Cosa significa diventare un leader?
Per molti vuol dire essere ai vertici del potere, finalmente impartire ordini agli altri, non dover più chiedere l’aiuto altrui. Assumere il ruolo da manager, insomma, nel pensiero comune è assimilabile ad un atteggiamento individualista ed egoriferito, con punte di superbia ed arroganza.
Un approccio che, però, sembra non pagare: secondo un articolo pubblicato recentemente sul Wall Street Journal, il leader migliore è quello umile, perché con il suo comportamento è in grado di indurre fiducia negli altri, di facilitare il dialogo e di creare coesione e collaborazione.
Sarà vero? Forse sì, se pensiamo che tra le Società di consulenza HR iniziano a farsi strada assessment ad hoc per identificare i tratti di umiltà, sincerità e modestia degli aspiranti leader.
Eppure, osservando il mondo del business contemporaneo, l’umiltà al momento non è ancora una delle caratteristiche richieste ad un manager. Preparazione, forza, carattere deciso e piglio autoritario sono i tasselli del DNA di un vero boss.
Perché quasi tutti i leader sembrano arroganti?
Inutile negarlo: buona parte dei leader con cui si ha a che fare nel corso della vita è arrogante e con un ego smisurato. Ma se l’umiltà è così importante per ottenere risultati migliori, perché ancora tanti manager sono ostinatamente altezzosi?
Prova a spiegarlo Bill Taylor, co-founder del web magazine Fast Company: il primo freno dei leader all’umiltà è la convinzione che la modestia inibisca l’ambizione, e che non sia quindi possibile essere dei leader vincenti e affermati avendo un atteggiamento low profile e sincero. Peccato che la realtà dica l’opposto: essere al tempo stesso umili e ambiziosi è la chiave per ottenere risultati concreti sul lavoro, perché permette di accantonare il senso di potere lasciando spazio alla gratitudine.
Una convinzione errata – quella che porta a pensare che l’umiltà impedisca il successo – che nasce dalla volontà di appartenere alla categoria dei vincenti: non sapere qualcosa e dimostrarsi umili è visto dai più come un atteggiamento da perdente, mentre fingere di sapere tutto e ordinare agli altri come farlo è simbolo di dominio e, quindi, di successo.
Il ruolo chiave dell’umiltà
Ma c’è di più: secondo Taylor, oltre alla prima motivazione, i leader evitano di mostrarsi umili per non apparire deboli e vulnerabili quando le risorse sotto il loro controllo hanno bisogno di risposte e di essere rassicurate.

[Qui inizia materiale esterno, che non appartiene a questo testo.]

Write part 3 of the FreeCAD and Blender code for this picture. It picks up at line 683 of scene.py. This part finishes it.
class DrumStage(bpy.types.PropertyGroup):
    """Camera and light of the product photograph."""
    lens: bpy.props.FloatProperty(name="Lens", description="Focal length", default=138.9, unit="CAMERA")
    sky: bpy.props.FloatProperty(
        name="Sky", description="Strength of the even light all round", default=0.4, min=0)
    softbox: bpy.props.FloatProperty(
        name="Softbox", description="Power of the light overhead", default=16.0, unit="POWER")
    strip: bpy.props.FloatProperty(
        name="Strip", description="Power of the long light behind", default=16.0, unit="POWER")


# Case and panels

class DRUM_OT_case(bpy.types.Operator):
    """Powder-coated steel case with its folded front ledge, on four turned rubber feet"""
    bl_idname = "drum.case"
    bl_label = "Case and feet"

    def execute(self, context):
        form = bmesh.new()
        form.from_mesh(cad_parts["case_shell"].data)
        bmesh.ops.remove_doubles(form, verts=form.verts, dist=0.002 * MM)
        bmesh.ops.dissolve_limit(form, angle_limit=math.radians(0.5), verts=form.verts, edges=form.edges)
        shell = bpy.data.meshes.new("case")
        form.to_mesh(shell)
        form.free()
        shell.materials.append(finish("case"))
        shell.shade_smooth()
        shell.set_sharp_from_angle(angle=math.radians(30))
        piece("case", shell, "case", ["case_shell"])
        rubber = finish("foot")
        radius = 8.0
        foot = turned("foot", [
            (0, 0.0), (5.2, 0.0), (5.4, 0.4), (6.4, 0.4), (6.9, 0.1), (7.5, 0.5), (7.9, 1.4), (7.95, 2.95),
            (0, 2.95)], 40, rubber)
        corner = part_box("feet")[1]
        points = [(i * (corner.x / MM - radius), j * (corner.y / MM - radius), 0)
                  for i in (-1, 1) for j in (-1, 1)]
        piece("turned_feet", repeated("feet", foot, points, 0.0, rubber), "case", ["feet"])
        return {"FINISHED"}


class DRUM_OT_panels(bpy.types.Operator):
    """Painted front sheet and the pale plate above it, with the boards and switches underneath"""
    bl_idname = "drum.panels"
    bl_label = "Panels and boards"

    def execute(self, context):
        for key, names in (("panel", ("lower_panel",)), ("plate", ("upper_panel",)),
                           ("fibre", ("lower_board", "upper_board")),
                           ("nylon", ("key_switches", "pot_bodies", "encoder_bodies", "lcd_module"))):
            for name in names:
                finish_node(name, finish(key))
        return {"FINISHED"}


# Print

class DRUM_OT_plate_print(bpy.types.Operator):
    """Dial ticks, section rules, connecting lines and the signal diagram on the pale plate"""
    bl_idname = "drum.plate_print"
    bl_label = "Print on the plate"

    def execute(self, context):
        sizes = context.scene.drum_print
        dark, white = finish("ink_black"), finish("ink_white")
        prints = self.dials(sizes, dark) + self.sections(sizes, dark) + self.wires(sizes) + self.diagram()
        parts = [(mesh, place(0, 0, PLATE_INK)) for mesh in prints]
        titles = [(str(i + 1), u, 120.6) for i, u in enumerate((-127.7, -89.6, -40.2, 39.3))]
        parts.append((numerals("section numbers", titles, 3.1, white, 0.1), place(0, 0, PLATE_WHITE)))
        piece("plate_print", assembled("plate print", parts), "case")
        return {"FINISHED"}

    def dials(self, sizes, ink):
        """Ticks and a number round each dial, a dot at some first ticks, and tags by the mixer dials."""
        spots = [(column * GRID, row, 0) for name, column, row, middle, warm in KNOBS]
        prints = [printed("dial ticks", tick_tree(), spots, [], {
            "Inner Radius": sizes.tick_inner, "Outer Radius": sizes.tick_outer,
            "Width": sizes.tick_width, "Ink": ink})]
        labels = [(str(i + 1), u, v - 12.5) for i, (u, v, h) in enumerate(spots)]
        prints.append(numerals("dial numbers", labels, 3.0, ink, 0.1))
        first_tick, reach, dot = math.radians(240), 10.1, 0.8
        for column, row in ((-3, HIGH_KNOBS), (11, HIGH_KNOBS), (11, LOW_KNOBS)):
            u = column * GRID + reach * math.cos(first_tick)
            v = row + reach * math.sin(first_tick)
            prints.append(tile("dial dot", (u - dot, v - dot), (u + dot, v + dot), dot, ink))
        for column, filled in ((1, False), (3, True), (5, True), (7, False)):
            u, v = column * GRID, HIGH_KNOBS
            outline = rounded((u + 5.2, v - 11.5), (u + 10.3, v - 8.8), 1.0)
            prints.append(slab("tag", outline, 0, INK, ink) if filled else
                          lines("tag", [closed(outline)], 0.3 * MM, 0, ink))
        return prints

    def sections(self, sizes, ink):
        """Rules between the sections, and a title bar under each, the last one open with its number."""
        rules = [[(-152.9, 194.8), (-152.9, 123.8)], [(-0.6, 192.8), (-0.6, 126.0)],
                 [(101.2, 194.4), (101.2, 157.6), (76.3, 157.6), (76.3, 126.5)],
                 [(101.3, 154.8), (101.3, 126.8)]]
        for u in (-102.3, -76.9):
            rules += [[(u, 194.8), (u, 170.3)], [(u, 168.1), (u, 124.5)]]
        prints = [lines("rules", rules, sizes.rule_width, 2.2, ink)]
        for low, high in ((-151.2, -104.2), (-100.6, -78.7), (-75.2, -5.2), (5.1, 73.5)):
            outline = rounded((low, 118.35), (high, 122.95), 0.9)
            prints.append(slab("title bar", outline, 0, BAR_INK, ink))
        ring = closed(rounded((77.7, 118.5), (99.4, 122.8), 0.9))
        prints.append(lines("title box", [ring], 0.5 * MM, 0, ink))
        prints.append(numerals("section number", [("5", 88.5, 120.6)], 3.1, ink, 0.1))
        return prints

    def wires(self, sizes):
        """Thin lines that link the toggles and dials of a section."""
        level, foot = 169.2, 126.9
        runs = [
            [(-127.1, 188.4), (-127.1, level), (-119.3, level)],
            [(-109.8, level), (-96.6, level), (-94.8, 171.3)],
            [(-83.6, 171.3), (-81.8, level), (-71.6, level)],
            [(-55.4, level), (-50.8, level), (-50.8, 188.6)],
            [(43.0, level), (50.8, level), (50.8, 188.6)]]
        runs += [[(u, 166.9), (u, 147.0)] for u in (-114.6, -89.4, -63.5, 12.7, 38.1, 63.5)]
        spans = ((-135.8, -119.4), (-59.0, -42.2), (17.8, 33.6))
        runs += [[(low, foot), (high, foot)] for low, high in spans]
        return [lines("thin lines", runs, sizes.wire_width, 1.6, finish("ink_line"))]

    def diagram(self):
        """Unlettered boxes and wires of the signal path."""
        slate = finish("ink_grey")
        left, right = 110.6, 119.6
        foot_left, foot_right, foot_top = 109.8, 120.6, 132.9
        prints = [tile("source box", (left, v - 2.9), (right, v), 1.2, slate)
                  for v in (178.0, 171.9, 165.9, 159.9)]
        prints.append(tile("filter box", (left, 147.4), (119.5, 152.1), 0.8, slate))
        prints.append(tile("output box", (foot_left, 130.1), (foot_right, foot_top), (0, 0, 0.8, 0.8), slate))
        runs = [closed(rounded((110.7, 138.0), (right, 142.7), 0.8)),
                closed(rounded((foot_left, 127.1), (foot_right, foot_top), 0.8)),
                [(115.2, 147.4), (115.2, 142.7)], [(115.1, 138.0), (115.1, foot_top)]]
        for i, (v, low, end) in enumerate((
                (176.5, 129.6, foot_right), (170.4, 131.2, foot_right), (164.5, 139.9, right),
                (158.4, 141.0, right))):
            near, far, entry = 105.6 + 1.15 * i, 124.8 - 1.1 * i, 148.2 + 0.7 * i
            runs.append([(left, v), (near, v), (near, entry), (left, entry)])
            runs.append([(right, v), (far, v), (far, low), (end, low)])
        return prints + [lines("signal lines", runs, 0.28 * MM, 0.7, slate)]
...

Così facendo, però, perdono, incredibilmente, un punto di forza: i migliori leader non fingono di avere tutte le risposte tra le mani, ma sanno comprendere che è fondamentale assimilare idee e competenze da chi ne sa di più. Perché sì, ci sarà sempre qualcuno di più preparato su un argomento specifico, e affidarsi alle skill altrui non significa sentirsi “inferiori”: bisogna imparare a chiedere, piuttosto che parlare senza conoscere a fondo. Riconoscere i meriti dei collaboratori, in più, può diventare per i leader illuminati una spinta alla crescita, stimolando il professionista all’apprendimento per arricchire le proprie competenze e alzare l’asticella della preparazione.
Essere modesti, inoltre, rende il leader empatico e in relazione profonda con il suo team: di fronte ad un manager umile – quando serve – le risorse si sentono meno in soggezione e sono più propense a seguire le direttive del leader, che perde l’immagine da boss e acquisisce quella di guida.
Compresa l’importanza dell’umiltà nel mondo del business, come comportarsi? Adottare un atteggiamento modesto “a comando” non è la scelta giusta. Dietro ad un approccio discreto e morbido, capace di ascoltare e di affidarsi a chi è più capace o ferrato in un determinato campo, si nascondono forza ed energia. Solo un leader estremamente fiducioso in sé stesso può sostenere l’ansia di lasciare il timone ad altri e solo un manager attento può accettare di non avere tutte le risposte.
Insomma: se per avere successo è meglio essere umili, la modestia – quella vera – si costruisce solo su una base solida di consapevolezza.